Listen to this post: How to Declutter Your Home Room by Room (Without Getting Overwhelmed)
The clutter rarely arrives with drama. It slips in quietly, one parcel at a time. A spare charging cable you might need. A mug that was “too nice to leave”. Half-used shampoo bottles lined up like they’re waiting for a bus.
Then one morning, you can’t find your keys, the kitchen counter is a landing strip for everything, and cleaning feels like moving stuff from one pile to another. If that sounds familiar, you’re not messy. You’re just living in a home that’s been collecting life.
This room-by-room plan keeps it simple. You won’t try to do the whole house in one heroic day. You’ll sort first, then organise, and you’ll stop before you burn out.
Before you start, grab: bin bags, a donation box, a marker, a timer, and a microfibre cloth. The goal is realistic, more space, faster cleaning, calmer mornings.
Before you start, set yourself up to win (rules that stop clutter coming back)
A good declutter isn’t about being strict. It’s about making decisions once, so you don’t have to keep making them again.
Use these rules in every room:
One space at a time: not “the kitchen”, the drawer, the shelf, the corner.
Empty the area: clutter hides under clutter.
Sort into five groups: keep, donate, recycle, bin, and a small “maybe”.
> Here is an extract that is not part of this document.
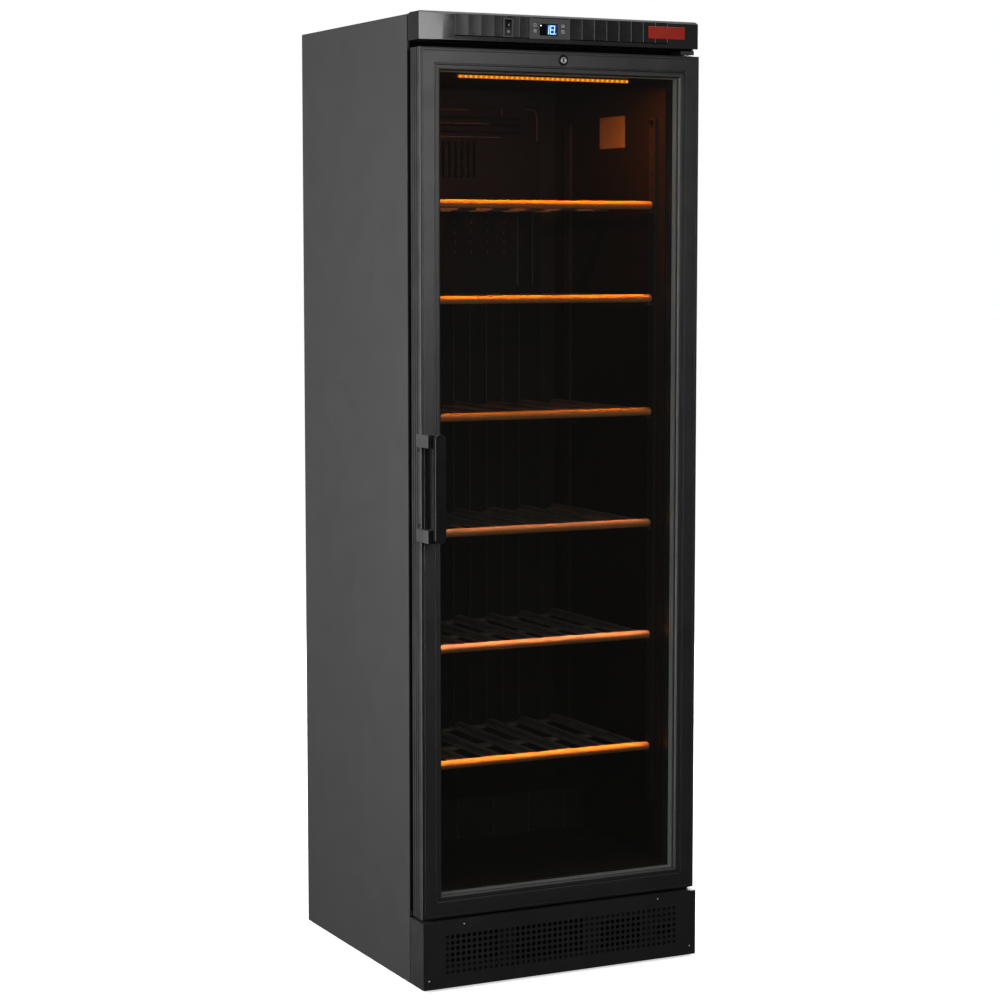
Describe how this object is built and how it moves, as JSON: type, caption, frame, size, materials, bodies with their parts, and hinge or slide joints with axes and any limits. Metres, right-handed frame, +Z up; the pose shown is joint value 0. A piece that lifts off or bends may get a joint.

Finish the space: wipe it down, then put back only what stays.
A quick decision guide (so you don’t get stuck)
When you’re holding an item and your brain starts bargaining, use three fast checks:
- Have I used this in the last 90 days? (Adjust for seasonal items.)
- Would I buy it again today? If not, it’s taking up rent-free space.
- Does it have a home? If it doesn’t, it becomes clutter by default.
If you want extra reassurance, House & Garden’s room-by-room decluttering advice is a solid reference point for what “good” looks like.
Two 2026-friendly habits that make it stick
Trends this January in the UK lean towards small daily wins, visual calm, and getting items out of the house quickly (not leaving bags by the door “for later”). That’s the difference between a tidy day and a tidy life.
The 5-day shakedown: pick one problem spot and work on it for 20 minutes a day, five days in a row.
Monthly edits: once a month, do a quick pass of one category or zone so build-up doesn’t return.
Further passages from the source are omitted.